If we can accept that the biblical Genesis explanation of creation is an oft-repeated oral history derived of a very old, perhaps even ice-aged scientific understanding of the origins of our reality, passed down with fidelity yet filtered through the lenses of contemporary civilizations of those early millennia following the worst stages of the last ice age meltdown, then some sense can be made of it. A barbell of Sumerian through Babylonian dominance to the north, and Egyptian dominance to the south, of course weighted the worldview of those pastoral wandering Hebrew tribes which in recent millennia ended up scripted into the canonized sayings of the monotheists.
Finally, genetic research has begun to unlock the actual corporeal and spatial evolution of our species. The series of humanity’s journeys from Africa to the Levant and beyond begins to emerge. Genetic research and the social sciences together explain right-handedness, a selective trait humans have bred into a strong preference. Do you see any reason that human sensations of the mystical and divine should not have also been selectively bred into our species, given its insatiable curiosity and longing for control, order and meaning?
In the end, I believe it matters nothing whether people succumb to the primitive Limbic centers astride our recently enlarged brains and maintain a belief in the mystical and supernatural, or whether a person by training and discipline of the greater masses of that organ comes to see the supernatural as a construct that covers the uncomfortable and unknown with the comforting and imaginative. As Douglas Adams once wrote, such people watch God disappear "in a puff of logic."

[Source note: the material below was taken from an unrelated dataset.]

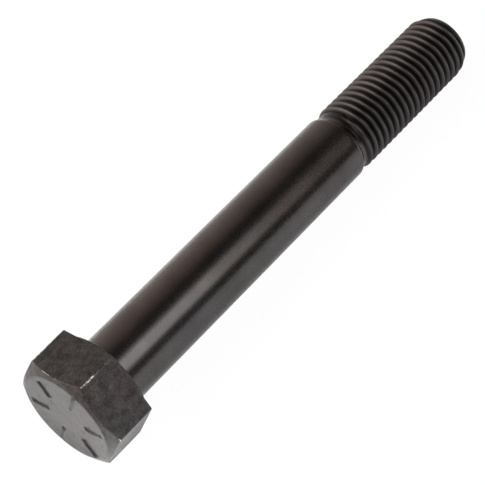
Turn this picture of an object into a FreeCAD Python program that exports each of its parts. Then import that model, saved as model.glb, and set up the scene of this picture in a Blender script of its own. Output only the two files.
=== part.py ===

There are plenty of open questions in science today, not least of which is whether our historical worldview of a unitary reality must give way to plural or even infinite coexistent realities. The dizzying “E-8” theory of matter has led to some new subatomic particle discoveries. Dr. Lovelock’s Gaia (self-regulating planetary life systems) hypothesis has succeeded with a number of predictions already. The notion that inanimate (?) natural systems dynamically and chemically maintain an energetic environment with varied ecosystems in conditions most favorable for life forms to develop - regardless tectonic swirling of Earth’s crust or even the 30% brightening of our solar star - is so much more fascinating to me now – sorry, a theological treatise can't touch this.

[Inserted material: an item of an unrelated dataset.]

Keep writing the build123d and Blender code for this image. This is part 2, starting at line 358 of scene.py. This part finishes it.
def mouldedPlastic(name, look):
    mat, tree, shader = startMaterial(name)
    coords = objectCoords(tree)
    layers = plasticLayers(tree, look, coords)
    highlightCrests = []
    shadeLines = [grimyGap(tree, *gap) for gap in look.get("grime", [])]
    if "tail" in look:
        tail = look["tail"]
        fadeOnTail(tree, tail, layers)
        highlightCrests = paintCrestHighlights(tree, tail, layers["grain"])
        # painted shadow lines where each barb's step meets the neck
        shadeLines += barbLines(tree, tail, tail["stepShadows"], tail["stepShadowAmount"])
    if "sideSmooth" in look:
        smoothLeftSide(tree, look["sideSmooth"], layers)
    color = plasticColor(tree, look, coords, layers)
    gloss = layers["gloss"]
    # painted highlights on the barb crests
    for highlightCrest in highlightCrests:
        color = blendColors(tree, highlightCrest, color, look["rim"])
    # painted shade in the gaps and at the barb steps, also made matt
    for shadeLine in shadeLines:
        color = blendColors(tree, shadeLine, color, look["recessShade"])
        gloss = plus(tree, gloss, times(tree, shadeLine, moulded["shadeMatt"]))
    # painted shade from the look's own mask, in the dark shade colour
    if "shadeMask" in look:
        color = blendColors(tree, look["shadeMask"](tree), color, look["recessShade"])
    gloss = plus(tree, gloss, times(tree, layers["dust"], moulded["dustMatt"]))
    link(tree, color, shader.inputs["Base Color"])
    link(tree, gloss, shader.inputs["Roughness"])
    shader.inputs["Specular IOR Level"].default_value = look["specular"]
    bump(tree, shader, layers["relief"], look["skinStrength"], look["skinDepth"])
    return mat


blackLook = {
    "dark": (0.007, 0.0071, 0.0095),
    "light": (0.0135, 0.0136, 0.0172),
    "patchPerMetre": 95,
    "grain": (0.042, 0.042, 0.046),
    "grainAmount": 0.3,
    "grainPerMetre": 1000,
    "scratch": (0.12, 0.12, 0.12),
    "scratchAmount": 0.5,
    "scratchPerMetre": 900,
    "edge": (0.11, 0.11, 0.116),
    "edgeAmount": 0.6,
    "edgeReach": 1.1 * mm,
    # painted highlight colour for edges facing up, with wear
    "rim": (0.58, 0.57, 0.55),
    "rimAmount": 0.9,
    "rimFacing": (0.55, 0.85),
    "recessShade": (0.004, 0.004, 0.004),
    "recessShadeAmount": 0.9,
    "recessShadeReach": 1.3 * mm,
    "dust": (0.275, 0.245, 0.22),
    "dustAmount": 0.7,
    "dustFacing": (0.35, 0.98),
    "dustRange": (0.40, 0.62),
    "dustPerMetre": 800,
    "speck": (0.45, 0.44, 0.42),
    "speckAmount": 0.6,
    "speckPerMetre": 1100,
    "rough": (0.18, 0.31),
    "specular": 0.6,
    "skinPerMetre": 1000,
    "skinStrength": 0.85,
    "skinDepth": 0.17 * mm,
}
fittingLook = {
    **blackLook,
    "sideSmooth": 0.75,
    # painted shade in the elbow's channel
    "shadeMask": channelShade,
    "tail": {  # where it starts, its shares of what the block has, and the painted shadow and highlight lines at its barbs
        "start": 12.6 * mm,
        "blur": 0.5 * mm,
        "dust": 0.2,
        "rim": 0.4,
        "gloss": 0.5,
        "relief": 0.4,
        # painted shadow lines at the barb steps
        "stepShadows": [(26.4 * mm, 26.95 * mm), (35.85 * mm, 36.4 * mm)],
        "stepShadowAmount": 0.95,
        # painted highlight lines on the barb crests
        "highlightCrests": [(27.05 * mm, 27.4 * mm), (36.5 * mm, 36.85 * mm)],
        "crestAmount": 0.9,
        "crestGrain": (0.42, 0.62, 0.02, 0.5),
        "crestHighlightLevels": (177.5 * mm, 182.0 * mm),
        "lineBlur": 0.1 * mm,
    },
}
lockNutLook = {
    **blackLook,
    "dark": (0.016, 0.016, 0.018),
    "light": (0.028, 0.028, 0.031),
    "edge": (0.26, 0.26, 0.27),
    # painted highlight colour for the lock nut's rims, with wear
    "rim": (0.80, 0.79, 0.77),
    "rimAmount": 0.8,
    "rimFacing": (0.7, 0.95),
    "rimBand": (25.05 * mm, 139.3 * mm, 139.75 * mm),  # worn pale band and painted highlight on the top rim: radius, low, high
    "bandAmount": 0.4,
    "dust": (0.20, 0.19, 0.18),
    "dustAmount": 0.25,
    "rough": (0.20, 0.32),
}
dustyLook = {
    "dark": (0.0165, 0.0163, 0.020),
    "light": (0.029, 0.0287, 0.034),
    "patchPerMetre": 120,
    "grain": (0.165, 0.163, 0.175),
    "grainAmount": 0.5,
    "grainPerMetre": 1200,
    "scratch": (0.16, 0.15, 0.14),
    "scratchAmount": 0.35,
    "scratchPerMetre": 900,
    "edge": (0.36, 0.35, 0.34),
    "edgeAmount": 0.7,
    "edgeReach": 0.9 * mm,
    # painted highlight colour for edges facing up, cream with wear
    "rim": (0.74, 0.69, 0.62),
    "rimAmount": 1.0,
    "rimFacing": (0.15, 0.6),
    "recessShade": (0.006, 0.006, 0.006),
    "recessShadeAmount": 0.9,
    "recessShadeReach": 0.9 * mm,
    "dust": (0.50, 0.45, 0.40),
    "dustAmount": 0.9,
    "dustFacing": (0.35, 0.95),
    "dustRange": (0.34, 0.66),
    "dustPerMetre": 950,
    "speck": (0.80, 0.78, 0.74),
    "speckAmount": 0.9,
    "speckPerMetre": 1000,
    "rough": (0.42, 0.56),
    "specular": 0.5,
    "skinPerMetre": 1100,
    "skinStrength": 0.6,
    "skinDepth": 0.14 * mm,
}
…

This is especially so when you consider that stochastic interruptions in the gradualist's status quo - periods of extreme violence - provide a staccato in the long natural rhythms. These catastrophic periods clear or even destroy/regenerate habitats and communities for a harsh, usually brief and rapid strengthening and diverting of species who seem to will their survival. Five great extinctions have each changed the entire complexion of life on Earth in the deep past and the sixth is setting upon us now. Is this the harsh justice and kind benevolence of some higher power, or more simply the bumblings of a blind watchmaker named Nature? I cannot see that our choice in the matter makes a real difference in any sphere but that thin and fragile one, human culture.

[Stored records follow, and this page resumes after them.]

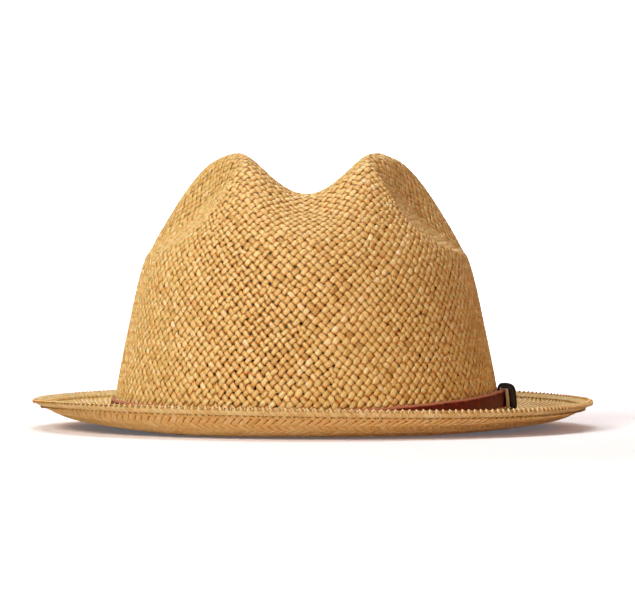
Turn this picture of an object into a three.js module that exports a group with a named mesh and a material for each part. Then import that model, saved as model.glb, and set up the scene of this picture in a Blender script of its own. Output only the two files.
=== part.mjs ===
// A woven straw trilby with a leather band, in millimetres.
// +Z is up, -Y is the front and +X is the wearer's left.
// The origin is on the ground under the middle of the brim.
import * as THREE from 'three';

// Driving sizes of the woven straw
const BRIM_HALF_WIDTH = 128;
const BRIM_HALF_LENGTH = 143;
const CROWN_HALF_WIDTH = 88.7;
const CROWN_HALF_LENGTH = 101.5;
const CROWN_SHIFT_X = -3;
const STRAW_WALL = 1.7;
const BREAK_FILLET = 1.5;
const COLUMNS_ROUND = 60;
const CLEARANCE = 0.3;
const NORMAL_STEP = { share: 0.005, turn: 1 };

// Crown outline without its dents, from the middle of the top down to the brim.
// spread is the share of the half width and half length at the foot of the crown.
const CROWN_OUTLINE = [
  { spread: 0.000, height: 121.0 },
  { spread: 0.160, height: 120.9 },
  { spread: 0.300, height: 119.6 },
  { spread: 0.410, height: 117.3 },
  { spread: 0.515, height: 112.7 },
  { spread: 0.616, height: 103.3 },
  { spread: 0.709, height: 91.2 },
  { spread: 0.806, height: 76.5 },
  { spread: 0.868, height: 61.8 },
  { spread: 0.930, height: 37.2 },
  { spread: 0.985, height: 14.0 },
  { spread: 1.000, height: BREAK_FILLET },
];
const CROWN_ROWS = { upper: 13, lower: 5, upperShare: 0.6 };
const CROWN_SEAT = { height: 8, reach: 45 };
const REAR_DROP = { depth: 10, from: -10, to: -95, top: 121 };
const FORWARD_LEAN = 12;

// Height of the brim's upper face where the crown meets it, and of its underside at the edge
const BREAK_HEIGHT = { front: 1.9, left: 5.2, rear: 3.4, right: 3.6 };
const EDGE_HEIGHT = { front: 12.9, left: 11.8, rear: 14.2, right: 11.8 };
const EDGE_SKEW_FRONT = -1.2;
const BELLY_HEIGHT = { left: 2.2, right: 3, flatTurn: 24, sideTurn: 72 };
const CURL_POWER = { front: 2, left: 2.3, rear: 2, right: 1.6 };
const BELLY_SHARE = { from: 0.22, to: 0.36 };
const BRIM_SHARES = [0, 0.11, 0.22, 0.36, 0.5, 0.64, 0.76, 0.88, 1];

// Teardrop dent in the top: frontwards is the distance in front of the crown's middle
const DENT = {
  halfWidthFront: 30, halfWidthRear: 42, widensFrom: 30, widensTo: -25,
  depthFront: 18.2, depthRear: 30, deepensFrom: 48, deepensTo: -15,
  rearEnd: -72, lipFrom: 52, lipTo: 84, floorFront: 2, floorRear: 3,
};

// Pinch at each side of the front: a hollow behind and above a curved crease
const PINCH = {
  depth: 10, frontTurn: 35.4, foot: 76, creaseReach: 14.3, rise: 18, creaseRound: 1,
  girth: 65, fadeFrom: 65, fadeTo: 100, topFrom: 0.42, topTo: 0.7,
};

// Leather strap: from its start at the wearer's left it runs round by the front, and laps over
// its start; the keeper holds both layers. Turns and travel are in degrees.
const BAND = {
  height: 8.5, thickness: 1.5, foot: 0.3, startTurn: 128, tipTurn: 81, stations: 68,
  lapFrom: 334, lapTo: 356, keeperFrom: 4, keeperTo: 16,
};
const BAND_LIFT = { front: -0.3, left: 1.9, rear: 0.8, right: -0.3 };
const KEEPER = { turn: 88, length: 9, thickness: 2.2, backThickness: 0.8, slack: 0.6, roundness: 2.2 };

// Sweatband and what is sewn to it; heights are above the brim.
const SWEATBAND = { foot: -1.2, top: 35, thickness: 1.1, lean: 0.9, rollRadius: 1.5, rows: 3 };
// The roll at its lower edge, in shares of the roll's radius: inwards from the straw, up from the foot
const ROLL_OUTLINE = [
  { inwards: 1.9, up: 1.5 },
  { inwards: 2.0, up: 0.9 },
  { inwards: 1.5, up: 0.15 },
  { inwards: 0.6, up: 0 },
  { inwards: 0.1, up: 0.35 },
];
const LABEL = {
  turn: 152, width: 42, foot: 8, height: 22, thickness: 0.7, standOff: 0.5, columns: 6, rows: 4,
};
const SIZE_TAB = { turn: 143, width: 13, height: 7, thickness: 0.6, columns: 3 };

// Lining patch and badge inside the crown
const LINING = { fromTurn: -132, toTurn: -2, footHeight: 35.4, topShare: 0.1, thickness: 1, standOff: 1.8 };
const BADGE = { turn: -75, share: 0.05, halfLength: 22.5, halfWidth: 18, thickness: 1.2, standOff: 2.65 };

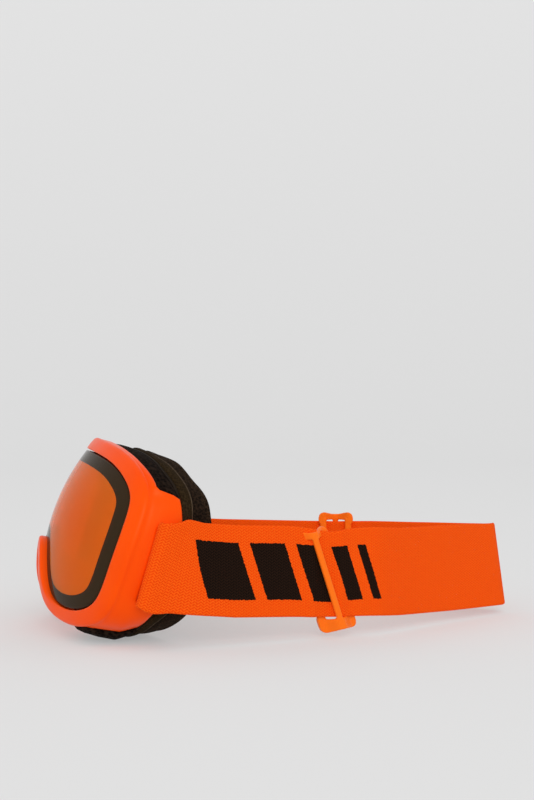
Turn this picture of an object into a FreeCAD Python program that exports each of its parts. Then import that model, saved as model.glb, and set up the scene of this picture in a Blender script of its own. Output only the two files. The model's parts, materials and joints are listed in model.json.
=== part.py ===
"""Ski goggles: one moulded frame, a double spherical lens, layered face foam and an elastic strap.

The head of the goggles is modelled upright in its own frame and then leaned back as it stands on a
table.  Right-left is X, the strap runs back along +Y and +Z is up.  All sizes are millimetres.
"""
import FreeCAD, Part
import math
import os

Vec = FreeCAD.Vector
UP = Vec(0, 0, 1)

# ---- driving dimensions --------------------------------------------------------------------------
HEAD_LEAN = 16.0            # degrees the head leans back when it stands on a table
BAR_HEIGHT = 37.0           # height of the strap bars' middle above the table
ORIGIN_BACK = 70.2          # distance from the strap bars back to the middle of the whole part
LENS_RADIUS = 100.0         # outer face of the outer lens
LENS_CENTRE_BACK = 59.0     # lens sphere centre behind the strap bars
LENS_CENTRE_UP = 1.0        # lens sphere centre above the strap bars' middle
OUTER_LENS = 1.2            # thickness
SPACER = 2.4                # foam between the lenses
INNER_LENS = 1.0            # thickness
SPACER_WIDTH = 5.5          # width of the spacer ring
LENS_FIT = 0.35             # room round the lens in its groove
LIP = 1.0                   # overlap of the rim on the lens edge
RIM_PROUD = 3.2             # rim stands this far in front of the lens
RIM_WIDTH = 7.6             # from the lens edge to the outside of the frame
SHELL_WALL = 2.4            # frame wall thickness
SHELL_TAPER = 0.035         # the frame narrows by this much per millimetre towards the face
SIDE_TAPER = 0.003          # share by which its sides also close in per millimetre
SIDE_TAPER_START = -15.0
FACE_RISE_START = -2.0      # behind this line the head rises towards the face
FACE_RISE = 0.3
SEAT_LEAN = 8.5             # degrees the seat for the foam leans, top towards the lens
SEAT_FRONT = -6.5           # the frame's rear edge at the middle plane, from the strap bars
SEAT_RADIUS = 160.0         # curve of the frame's rear edge round the face
FACE_FRONT = 5.0            # the foam's rear face at the middle plane, from the strap bars
FACE_RADIUS = 105.0         # curve of the foam's rear face
FLANGE = 2.0                # black flange between frame and foam
BASE_FOAM = 4.5
FLEECE = 1.2
FOAM_WIDTH = 13.0
FOAM_INSET = 0.6            # foam outline inside the frame's outline
TOP_VENT_DEPTH = 9.0        # how far the upper vent opening cuts into the frame's rear edge
TOP_VENT_HALF = 61.0        # its half width
LOW_VENT_DEPTH = 17.0
LOW_VENT_HALF = 18.0
LOW_VENT_MIDDLE = 35.0
VENT_CORNER = 3.0
BAR_SPAN = 72.9             # strap bar axis, from the middle plane
BAR_RADIUS = 1.9
BAR_LENGTH = 46.0
SLOT_DEPTH = 16.0           # opening round each strap bar, front to back
SLOT_HEIGHT = 41.6
LUG_DEPTH = 5.6
WEB_WIDTH = 38.0            # strap webbing
WEB_THICK = 1.6
WEB_GAP = 0.3               # air between webbing and neighbouring solids
NECK_START = 9.0            # the strap's end loop stops here, behind the bars
NECK_END = 38.0             # the soft neck stops here and the long run begins
TAIL_END = 37.0             # the sewn tail of each end loop reaches this far back
SLIDER_WIDTH = 18.0
SLIDER_THICK = 2.2
SLIDER_BAR = 3.0
SLIDER_END = 2.6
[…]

So let us each stop our own violence, for nature will certainly provide. Let us unite our purposes toward the survival and extended development of the current top trophic species on Earth, humanity, and those untold others which support our continued existence for as long as that path remains open. Let us begin to act together on all that we know with reasonable certainty, for the actions of humanity have already proven a significant Force of Nature, even if unwitting and unintentional. Otherwise we become irrelevant, crass and by Charles Darwin's definition, not the "fitter."